People with PTSD typically receive treatments ranging from psychotherapy to medication or some combination of the two. Treatments that work for one person may not work for others. Some people need to try different things to find what works for their symptoms. Regardless of treatment options, it is important for people with PTSD to be treated by a mental health professional with experience.
Psychotherapy
The main course of treatment for people with PTSD is psychotherapeutic, meaning it focuses on behavioral components of the person’s life as well as emotional. Psychotherapy is found to be the most consistent when certain types are used consistently over a long period of time.
- Cognitive Behavioral Therapy (CBT): CBT is a type of therapy found to be most effective short and long term as far as results for the individual. Trauma-focused therapy like this kind means the traumatic event is the center of treatment. The focus is on identifying, understanding, and changing patterns so the person can engage in the best treatment possible.
- Exposure therapy: people face and control fears by exposing them to trauma memory they experience while in a safe space. Exposure can mean using mental imagery, writing, or visits that remind them of trauma to certain places. Virtual reality may be used also
- Cognitive Restructuring: this type of intervention helps people make sense of bad memories. It is common for people to feel guilt or shame about parts of their trauma not actually their fault. Cognitive restructuring helps people look at what happened to get a realistic perspective on the trauma. In CPT, a person looks at why the trauma occurred and the impact it has had on their journey.
- Prolonged Exposure (PE): form of CBT that relies more heavily on behavioral therapy techniques to help people approach trauma related memories, situations, and emotions. It helps people void trauma reminders that may help short term but prevents recovery from PTSD. PE uses imaginal exposures, which involves recounting of details of trauma. Research shows support in that PEs effectiveness varies across the spectrum.

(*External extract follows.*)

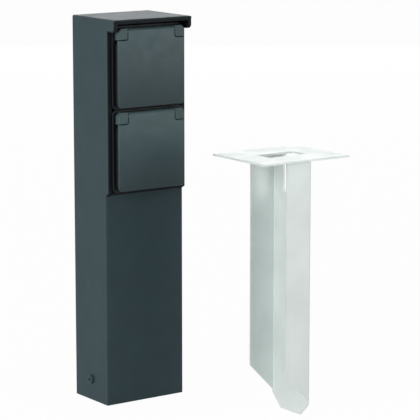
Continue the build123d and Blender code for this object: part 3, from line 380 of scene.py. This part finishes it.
def coil(name, start, along, radius, wire, turns, closed_turns=1.0, steps=20, sides=8):
    """Wound spring from a start point, with its end turns closed up, as a mesh."""
    axis = along.normalized()
    across = axis.orthogonal().normalized()
    third = axis.cross(across)
    count = int(turns * steps)
    open_turns = turns - 2 * closed_turns
    open_length = along.length - 2 * wire - 4 * wire * closed_turns
    points = []
    for index in range(count + 1):
        turn = index / steps
        opened = min(max(turn - closed_turns, 0.0), open_turns)
        closed = min(turn, closed_turns) + max(turn - turns + closed_turns, 0.0)
        run = wire + 2 * wire * closed + open_length * opened / open_turns
        angle = 2 * math.pi * turn
        spoke = across * math.cos(angle) + third * math.sin(angle)
        centre = start + axis * run + spoke * (radius - wire)
        for side in range(sides):
            turned = 2 * math.pi * side / sides
            points.append(centre + (spoke * math.cos(turned) + axis * math.sin(turned)) * wire)
    faces = []
    for ring in range(count):
        for side in range(sides):
            here = ring * sides + side
            beside = ring * sides + (side + 1) % sides
            faces.append((here, beside, beside + sides, here + sides))
    faces.append(tuple(reversed(range(sides))))
    faces.append(tuple(range(count * sides, (count + 1) * sides)))
    mesh = bpy.data.meshes.new(name)
    mesh.from_pydata([tuple(p) for p in points], [], faces)
    mesh.shade_smooth()
    made = bpy.data.objects.new(name, mesh)
    bpy.context.collection.objects.link(made)
    mesh.materials.append(FINISHES["zinc_steel"])
    return made


def make_lid_coil(unit):
    """Wound closing spring on a lid's pin, in place of the CAD sleeve."""
    low, high = corners_of(f"{unit}_lid_spring")
    middle = (low + high) / 2
    made = coil(
        f"{unit}_lid_spring_coil", Vector((low.x, middle.y, middle.z)),
        Vector((high.x - low.x, 0, 0)), radius=(high.z - low.z) / 2, wire=0.4 * MM, turns=12.0,
        closed_turns=2.0,
    )
    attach(made, "post")
    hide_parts(f"{unit}_lid_spring")


def make_shutter_coil(unit):
    """Wound return spring under a shutter."""
    low, high = corners_of(f"{unit}_shutter_spring")
    middle = (low + high) / 2
    length = high.z - low.z
    foot = Vector((middle.x, middle.y, low.z))
    made = coil(
        f"{unit}_shutter_spring_coil", foot, Vector((0, 0, length)),
        radius=(high.x - low.x) / 2, wire=0.15 * MM, turns=14.0,
    )
    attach(made, "post")
    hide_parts(f"{unit}_shutter_spring")
    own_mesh(made)


def seen_directly(tree):
    """1 for rays from the camera, a gloss or a glass, and 0 for the light on the object."""
    path = add(tree, "ShaderNodeLightPath").outputs
    some = maths(tree, "MAXIMUM", path["Is Camera Ray"], path["Is Glossy Ray"])
    return maths(tree, "MAXIMUM", some, path["Is Transmission Ray"])


def make_world():
    """White background, with a lower even light on the object."""
    world = bpy.data.worlds.new("studio")
    world.use_nodes = True
    tree = world.node_tree
    background = tree.nodes["Background"]
    background.inputs["Color"].default_value = (1.0, 1.0, 1.0, 1.0)
    strength = between(tree, seen_directly(tree), AMBIENT, 1.0)
    tree.links.new(strength, background.inputs["Strength"])
    bpy.context.scene.world = world


def make_floor():
    """Plain pale floor that keeps the object's shadow."""
    half = FLOOR_SIZE / 2
    plan = ((-half, -half), (half, -half), (half, half), (-half, half))
    mesh = bpy.data.meshes.new("floor")
    mesh.from_pydata([(x, y, -FLOOR_DROP) for x, y in plan], [], [(0, 1, 2, 3)])
    floor = bpy.data.objects.new("floor", mesh)
    bpy.context.collection.objects.link(floor)
    material = bpy.data.materials.new("floor_pale")
    material.use_nodes = True
    tree = material.node_tree
    tree.nodes.remove(tree.nodes["Principled BSDF"])
    matt = add(tree, "ShaderNodeBsdfDiffuse", {"Color": FLOOR_COLOUR}).outputs[0]
    white = add(tree, "ShaderNodeEmission", {"Strength": 1.0}).outputs[0]
    share = maths(tree, "MULTIPLY", seen_directly(tree), FLOOR_WHITE_SHARE)
    both = add(tree, "ShaderNodeMixShader", {0: share, 1: matt, 2: white}).outputs[0]
    tree.links.new(both, tree.nodes["Material Output"].inputs["Surface"])
    mesh.materials.append(material)


def make_lamp(name, place, size, power):
    """Square soft lamp aimed at the object."""
    data = bpy.data.lights.new(name, "AREA")
    data.size = size
    data.energy = power
    lamp = bpy.data.objects.new(name, data)
    lamp.location = place
    lamp.rotation_euler = (LAMP_AIM - Vector(place)).to_track_quat("-Z", "Y").to_euler()
    lamp.visible_camera = False
    bpy.context.collection.objects.link(lamp)


def make_camera():
    """Camera at the photograph's place."""
    data = bpy.data.cameras.new("camera")
    data.lens = CAMERA_LENS
    data.clip_end = CAMERA_REACH
    camera = bpy.data.objects.new("camera", data)
    camera.location = CAMERA_PLACE
    camera.rotation_euler = (math.pi / 2 - CAMERA_DROP, 0, CAMERA_AZIMUTH)
    bpy.context.collection.objects.link(camera)
    bpy.context.scene.camera = camera


make_outer_finishes()
make_inner_plastics()
make_metals()
make_wire_coverings()
dress_cad_nodes()
for socket_unit in UNITS:
    make_lid_coil(socket_unit)
    make_shutter_coil(socket_unit)
make_world()
make_floor()
for lamp_settings in LAMPS:
    make_lamp(*lamp_settings)
make_camera()
bpy.context.scene.view_settings.view_transform = "Standard"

- Eye Movement Desensitization and Reprocessing (EMDR): form of therapy involving processing upsetting trauma-related memories, thoughts, and feelings. EMDR asks people to pay close attention to a sound or back and forth movement while thinking about trauma. This treatment is effective for treatment but research has shown the back and forth movement is not active but rather the exposure alone is the treatment component at work.

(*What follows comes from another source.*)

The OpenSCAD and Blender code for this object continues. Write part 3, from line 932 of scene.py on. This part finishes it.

When looking into other types of treatment for PTSD, there are a few out there, along with medication, but may or may not be as effective. It depends on the person, their overall treatment goals, and how their mental health and addiction or substance use issues are being addressed, if present. These all factor into how well a person is able to cope, and live, with these challenges and stay focused on their overall health moving forward.